The Pendleside Sandstones Member (mainly mid-Brigantian) most probably represents a series of vertically and laterally stacked, lowstand, forced regression, turbidite lobes fed by fluvial and coastal processes associated with the Askrigg Block and South Lake District High during lowstand emergence; the hemipelagic mudstones, present between the sandstone packages, representing highstand. By late Brigantian times (P2b ammonoid zone) sandstone supply had largely ceased allowing further deposition of hemipelagic mudstones (Lower Bowland Shale and Upper Bowland Shale formations) into Pendleian times.

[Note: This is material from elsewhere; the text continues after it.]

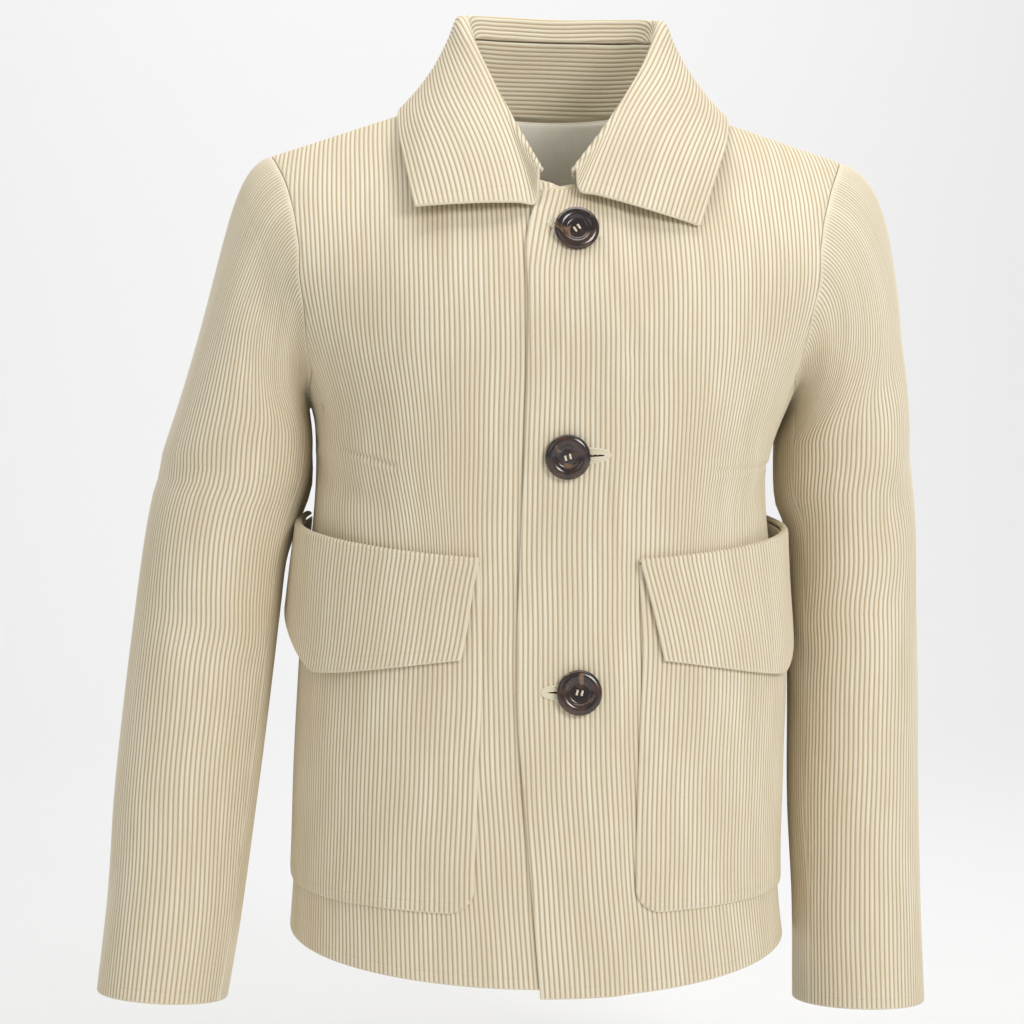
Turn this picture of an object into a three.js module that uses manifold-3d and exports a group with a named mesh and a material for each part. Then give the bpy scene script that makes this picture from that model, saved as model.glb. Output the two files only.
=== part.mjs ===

The Pendle Grit Formation represents the first major influx of 'Millstone Grit' into the Central Pennine Basin. It represents a turbidite-fronted delta system. Brandon et al. (1995) demonstrated that the Pendle Grit was fed by a fluvial system preserved on the Askrigg Block as the Bearing Grit. Hitherto this source was unrecognized, within a broader definition of the Grassington Grit. The presence of a palaeosol at the top of the formation provides the first evidence of subaerial emergence in the region since Tournaisian times and represents temporary filling of the basin to base level during eustatic fall and copious sediment supply in mid-E1c times.

Conclusions

Pendle Hill is of international importance as it provides the type ammonoid biostratigraphy of western Europe for late Viséan and early Namurian times, with many ammonoid type specimens described from stream sections along the flanks of the hill. It is also the type area in which the base of the Namurian Series is defined. The site also shows a variety of turbidite systems, fed from both limestone and clastic environments. The effects of glacially controlled sea-level changes on the sedimentary environments and faunas in equatorial deep-water marine basins can also be seen. The appearance of Millstone Grit is earlier than farther south, such as in Derbyshire, demonstrating that this facies was fed by rivers to the north. The Bowland Shales are excellent source rocks for hydrocarbons, which have accumulated in oil and gas fields to the west, under the Irish Sea.